**Data records**
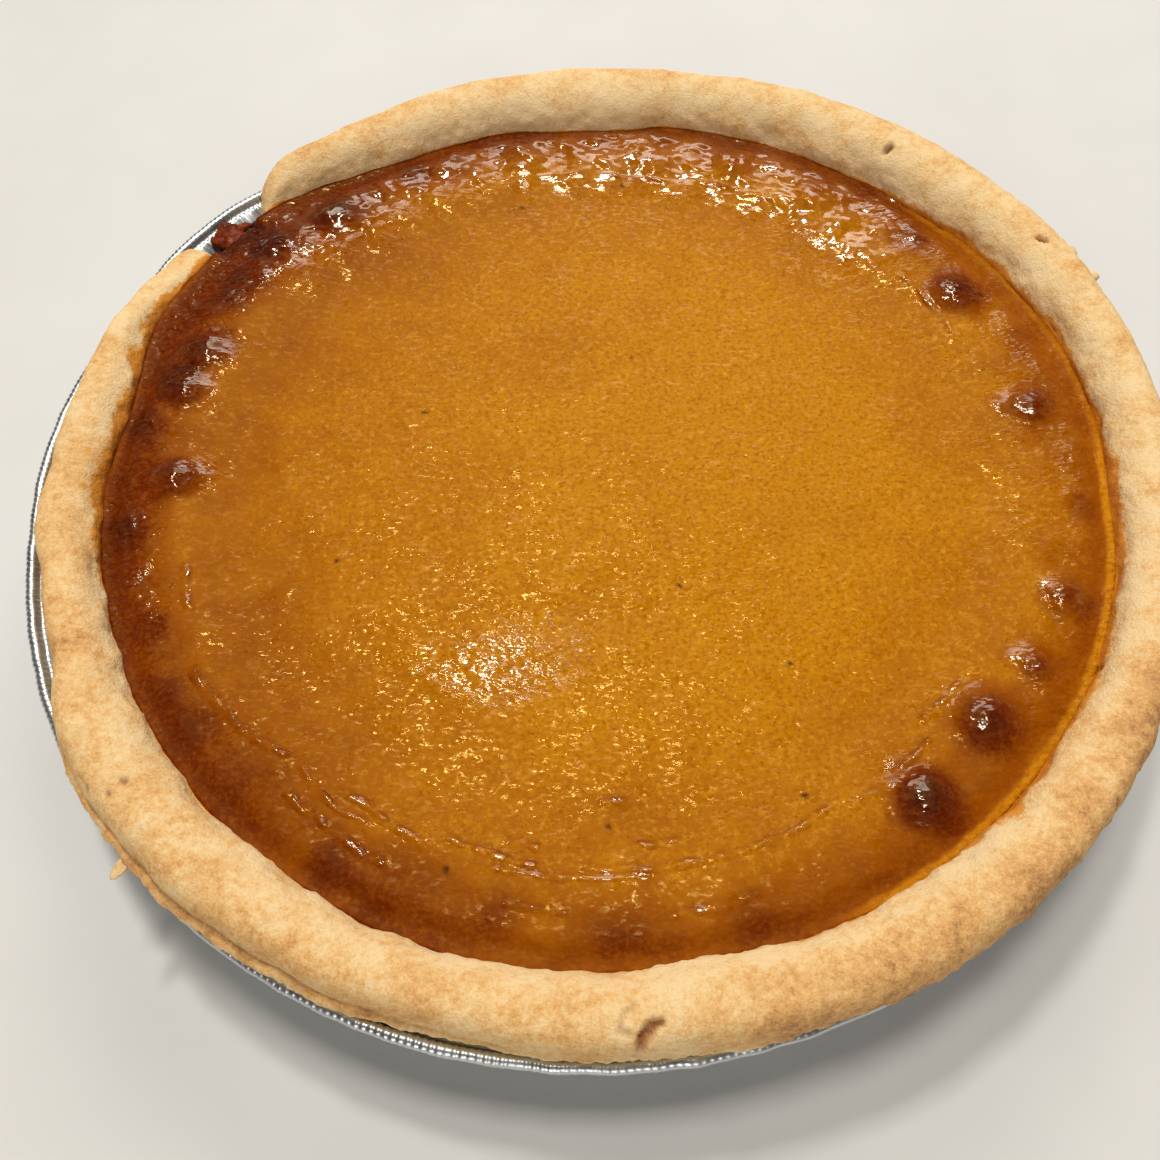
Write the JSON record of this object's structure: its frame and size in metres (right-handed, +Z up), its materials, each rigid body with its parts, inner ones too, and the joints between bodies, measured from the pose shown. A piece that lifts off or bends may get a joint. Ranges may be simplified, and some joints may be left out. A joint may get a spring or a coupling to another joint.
{
  "type": "pumpkin pie",
  "caption": "Whole baked pumpkin pie with a thick rolled pastry rim and a set custard filling, in its own pleated foil tin.",
  "frame": {"origin": "centre of the tin's flat base, on the table", "axes": "+Z up out of the pie; +Y away from the side that the picture was taken from; +X to the right of that view; the missing piece of the rim is at 142 degrees from +X towards +Y"},
  "size_m": [0.3072, 0.3058, 0.0457],
  "materials": {
    "foil": "bright crimped foil",
    "pastry": null,
    "baked_filling": null
  },
  "bodies": {
    "root": {"foil_tin": "foil", "crust": "pastry", "filling": "baked_filling"}
  },
  "joints": []
}
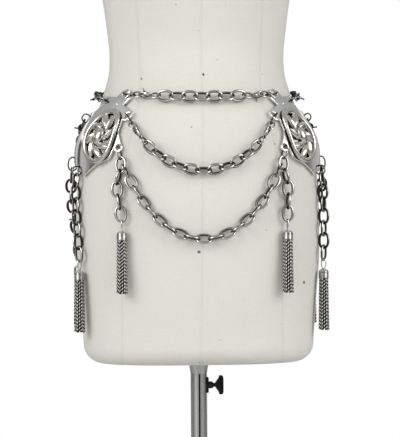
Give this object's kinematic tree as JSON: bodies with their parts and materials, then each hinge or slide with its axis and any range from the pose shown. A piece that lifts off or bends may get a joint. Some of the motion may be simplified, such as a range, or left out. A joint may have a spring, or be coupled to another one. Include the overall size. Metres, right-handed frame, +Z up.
{
  "type": "metal chain belt on a limbless dress form with a pole stand",
  "caption": "Metal chain belt of hip plates, swagged chains and chain tassels, worn on a limbless dress form that slides and turns on its pole stand.",
  "frame": {"origin": "centre of the base's underside, on the pole's axis", "axes": "+Z up along the pole, -Y towards the form's front, +X towards the picture's right"},
  "size_m": [0.4, 0.4, 1.5719],
  "materials": {
    "antiqued_silver": "burnished silver plate with dark recesses",
    "bright_silver": "polished silver plate",
    "brushed_steel": "satin",
    "black_metal": "satin black",
    "painted_cast_iron": "satin black paint",
    "linen": "ivory linen cover, fine weave",
    "turned_wood": "waxed"
  },
  "bodies": {
    "stand": {"base": "painted_cast_iron", "pole": "brushed_steel"},
    "collar": {"collar": "brushed_steel"},
    "knob": {"clamp_knob": "black_metal"},
    "form": {"arm_plate_left": "linen", "arm_plate_right": "linen", "back_drop_left": "antiqued_silver", "back_drop_right": "antiqued_silver", "back_drop_tassel_left": "bright_silver", "back_drop_tassel_right": "bright_silver", "back_lower_swag": "antiqued_silver", "back_upper_swag": "antiqued_silver", "back_waist_chain": "antiqued_silver", "front_lower_swag": "antiqued_silver", "front_upper_swag": "antiqued_silver", "front_waist_chain": "antiqued_silver", "hip_plate_left": "bright_silver", "hip_plate_right": "bright_silver", "inner_drop_left": "antiqued_silver", "inner_drop_right": "antiqued_silver", "inner_drop_tassel_left": "bright_silver", "inner_drop_tassel_right": "bright_silver", "neck_cap": "turned_wood", "ornament_left": "antiqued_silver", "ornament_right": "antiqued_silver", "outer_drop_left": "antiqued_silver", "outer_drop_right": "antiqued_silver", "outer_drop_tassel_left": "bright_silver", "outer_drop_tassel_right": "bright_silver", "torso": "linen"}
  },
  "joints": [
    {"name": "height_slide", "type": "slide", "parent": "stand", "child": "collar", "axis": [0, 0, 1], "range_m": [-0.1, 0.15]},
    {"name": "form_turn", "type": "hinge", "parent": "collar", "child": "form", "pos_m": [0, 0, 0.634], "axis": [0, 0, 1], "continuous": true},
    {"name": "knob_turn", "type": "hinge", "parent": "collar", "child": "knob", "pos_m": [0.012, 0, 0.6006], "axis": [1, 0, 0], "range_deg": [0, 360]}
  ]
}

**Task directions**
Every entry should be printed again exactly as written.

**Exercise output**
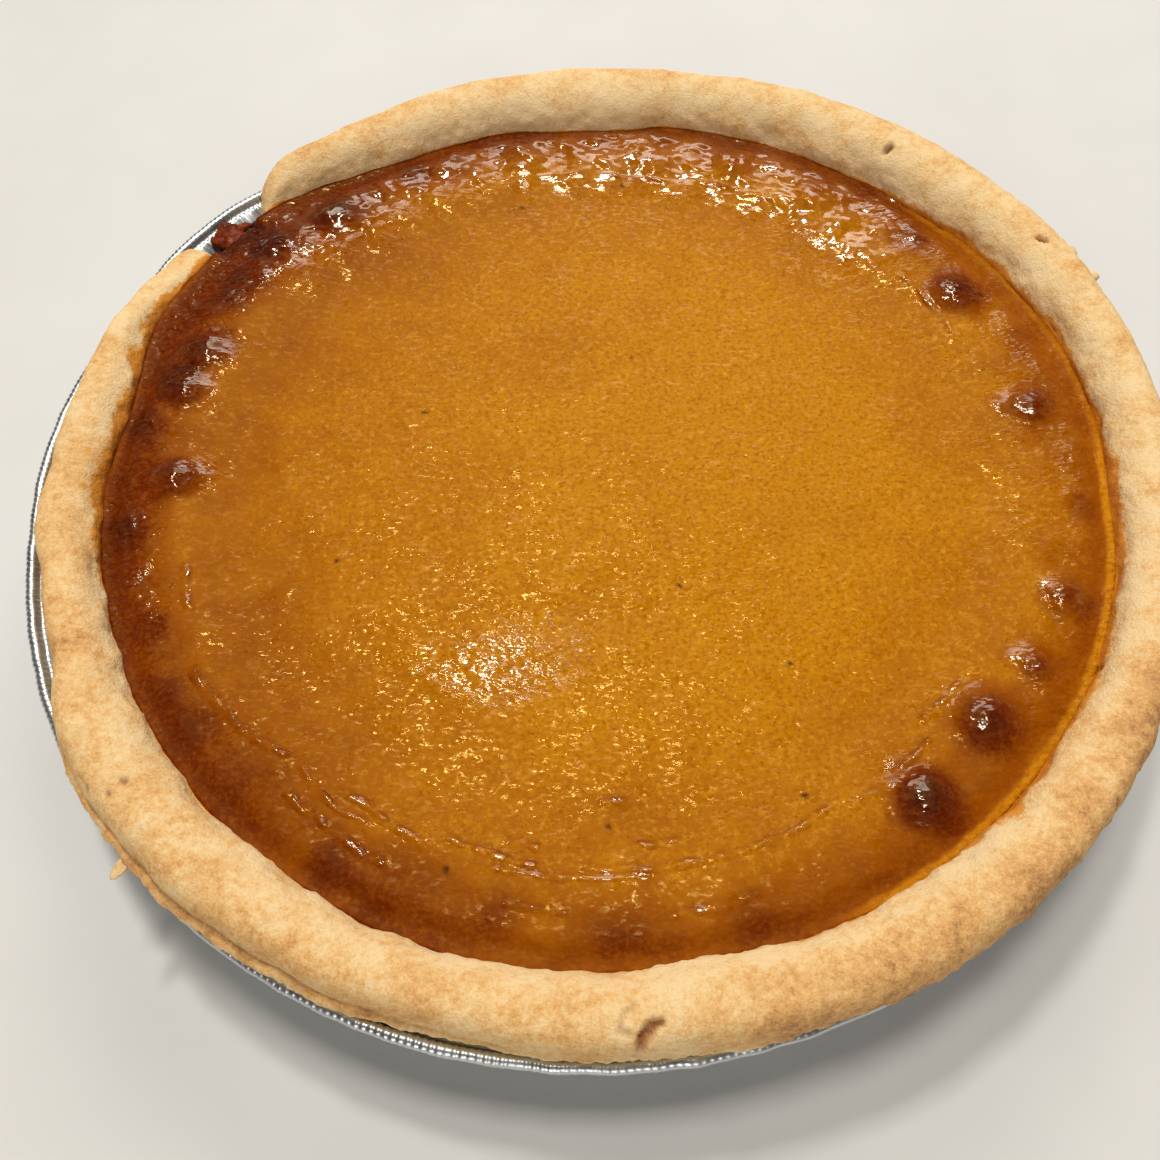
Write the JSON record of this object's structure: its frame and size in metres (right-handed, +Z up), its materials, each rigid body with its parts, inner ones too, and the joints between bodies, measured from the pose shown. A piece that lifts off or bends may get a joint. Ranges may be simplified, and some joints may be left out. A joint may get a spring or a coupling to another joint.
{
  "type": "pumpkin pie",
  "caption": "Whole baked pumpkin pie with a thick rolled pastry rim and a set custard filling, in its own pleated foil tin.",
  "frame": {"origin": "centre of the tin's flat base, on the table", "axes": "+Z up out of the pie; +Y away from the side that the picture was taken from; +X to the right of that view; the missing piece of the rim is at 142 degrees from +X towards +Y"},
  "size_m": [0.3072, 0.3058, 0.0457],
  "materials": {
    "foil": "bright crimped foil",
    "pastry": null,
    "baked_filling": null
  },
  "bodies": {
    "root": {"foil_tin": "foil", "crust": "pastry", "filling": "baked_filling"}
  },
  "joints": []
}
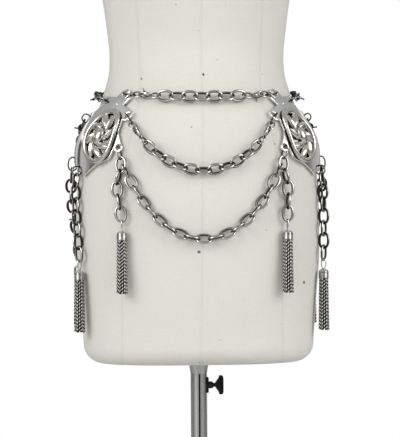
Give this object's kinematic tree as JSON: bodies with their parts and materials, then each hinge or slide with its axis and any range from the pose shown. A piece that lifts off or bends may get a joint. Some of the motion may be simplified, such as a range, or left out. A joint may have a spring, or be coupled to another one. Include the overall size. Metres, right-handed frame, +Z up.
{
  "type": "metal chain belt on a limbless dress form with a pole stand",
  "caption": "Metal chain belt of hip plates, swagged chains and chain tassels, worn on a limbless dress form that slides and turns on its pole stand.",
  "frame": {"origin": "centre of the base's underside, on the pole's axis", "axes": "+Z up along the pole, -Y towards the form's front, +X towards the picture's right"},
  "size_m": [0.4, 0.4, 1.5719],
  "materials": {
    "antiqued_silver": "burnished silver plate with dark recesses",
    "bright_silver": "polished silver plate",
    "brushed_steel": "satin",
    "black_metal": "satin black",
    "painted_cast_iron": "satin black paint",
    "linen": "ivory linen cover, fine weave",
    "turned_wood": "waxed"
  },
  "bodies": {
    "stand": {"base": "painted_cast_iron", "pole": "brushed_steel"},
    "collar": {"collar": "brushed_steel"},
    "knob": {"clamp_knob": "black_metal"},
    "form": {"arm_plate_left": "linen", "arm_plate_right": "linen", "back_drop_left": "antiqued_silver", "back_drop_right": "antiqued_silver", "back_drop_tassel_left": "bright_silver", "back_drop_tassel_right": "bright_silver", "back_lower_swag": "antiqued_silver", "back_upper_swag": "antiqued_silver", "back_waist_chain": "antiqued_silver", "front_lower_swag": "antiqued_silver", "front_upper_swag": "antiqued_silver", "front_waist_chain": "antiqued_silver", "hip_plate_left": "bright_silver", "hip_plate_right": "bright_silver", "inner_drop_left": "antiqued_silver", "inner_drop_right": "antiqued_silver", "inner_drop_tassel_left": "bright_silver", "inner_drop_tassel_right": "bright_silver", "neck_cap": "turned_wood", "ornament_left": "antiqued_silver", "ornament_right": "antiqued_silver", "outer_drop_left": "antiqued_silver", "outer_drop_right": "antiqued_silver", "outer_drop_tassel_left": "bright_silver", "outer_drop_tassel_right": "bright_silver", "torso": "linen"}
  },
  "joints": [
    {"name": "height_slide", "type": "slide", "parent": "stand", "child": "collar", "axis": [0, 0, 1], "range_m": [-0.1, 0.15]},
    {"name": "form_turn", "type": "hinge", "parent": "collar", "child": "form", "pos_m": [0, 0, 0.634], "axis": [0, 0, 1], "continuous": true},
    {"name": "knob_turn", "type": "hinge", "parent": "collar", "child": "knob", "pos_m": [0.012, 0, 0.6006], "axis": [1, 0, 0], "range_deg": [0, 360]}
  ]
}